China launched the $100 million satellite, known as Quantum Experiments at Space Scale, last August from the Jiuquan Satellite Launch Center in the Gobi Desert. Before the launch, researchers placed a complicated system of lasers, mirrors, and a special crystal on board. When a specific laser shone on the crystal, it would create pairs of light particles known as entangled photons. The crystal makes 6 million pairs of photons at a time, but on the ground, the two ground stations could only detect about one pair per second. “It’s a challenging task,” says Lu. “It’s like you have to clearly see a human hair from 300 meters away.”

Researchers like Lu and his colleagues think quantum cryptography could be the encryption tool of the future. Properly executed, the protocol goes like this: You first measure characteristics of photons to generate a key of 1’s and 0’s that you send to your intended recipient. Then, you encrypt your message with the key and send it. If a hacker tried to steal the key in transit, quantum mechanics theory says they’d instantly change it to a different set of numbers. Think of Schrodinger’s cat, which is both dead and alive when you’re not looking, but becomes purely one or the other when you pay attention. In the same way, the hacker would instantly change the state of the photons that make up the key, which means in theory, it’s physically impossible to hack. (In reality, the hardware isn’t perfect: Detectors are bad at counting single photons, which may make you think you’ve been hacked when you haven’t, and a hacker can trick your detector by shining bright light at it.)

This launch—and the actual experiment—was a long time coming. Jian-Wei Pan of the University of Science and Technology of China, the physicist who led the project, proposed the satellite experiment back in 2003. His team of some 100 people painstakingly designed, built, and tweaked the laser and satellite system over many years. They performed trial experiments on the ground first: delivering quantum keys only a few miles at first, and gradually ramping up the distance.

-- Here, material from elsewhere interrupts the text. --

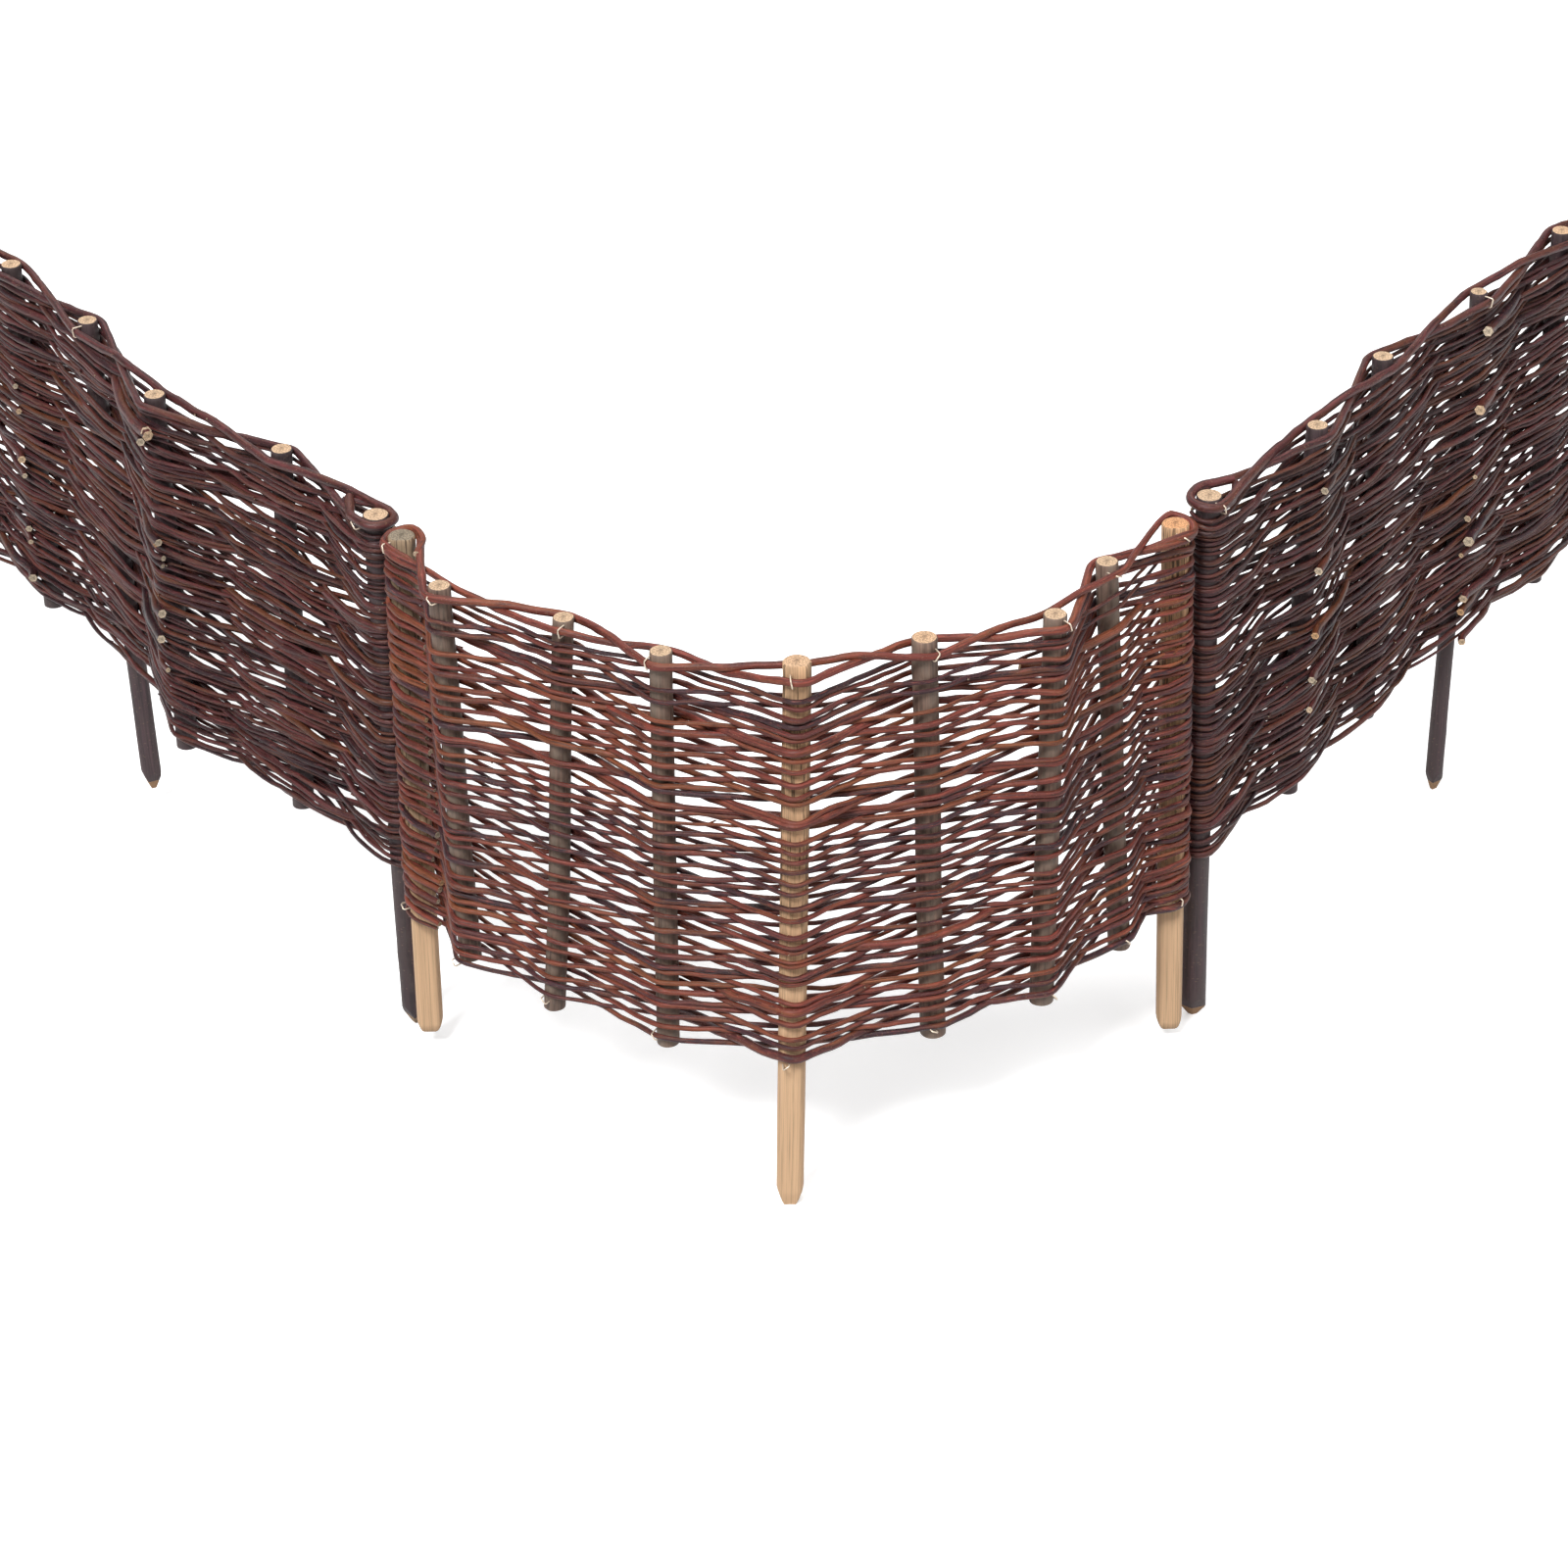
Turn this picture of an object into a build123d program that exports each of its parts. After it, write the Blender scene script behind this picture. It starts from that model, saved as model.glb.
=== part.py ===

But they moved fast compared to the rest of the field, says physicist Thomas Jennewein of the University of Waterloo in Canada, who recently sent a quantum key from the ground to an airborne airplane. Years ago, Jennewein worked on several proposals to do similar experiments on the International Space Station. “None of those projects really went much beyond the study phase because of the complexity and the cost and everything,” he says. “But they just went ahead and did it. It’s great.”

The reason they could do it so quickly is that people at the highest level of the Chinese government prioritized the project, says Denis Simon of Duke Kunshan University, an expert on Chinese science policy. Because the high-ups wanted it, the group didn’t have to go through the usual bureaucratic funding steps, he says. The government is particularly interested in this technology because it wants quantum-secured communications in the national interest. “The Chinese government wants to communicate with their naval ships, with their South China Sea activities,” he says. “They want to do a lot of things with it.”

Meanwhile, researchers in other countries are attempting similar experiments—but with more red tape. Diamanti’s group is waiting to hear back from the European Space Agency on a proposal to distribute quantum particles from the International Space Station to several potential ground stations in Europe. Paul Kwiat, a physicist at the University of Illinois at Urbana-Champaign, is leading US efforts to do a similar experiment on the ISS with NASA.

But nobody else has plans as ambitious as China. Lu says his group is planning to perform the same experiment from a new satellite with a higher orbit, which would be able to send quantum keys between cities that are further apart. They want to exchange quantum keys between China and Austria, where some collaborators work. By 2030, Pan has said that China plans to launch a fleet of these satellites to create a global network. “We are very lucky and benefit from a fast decision-making system,” says Lu. There’s nothing like when political and scientific interests align.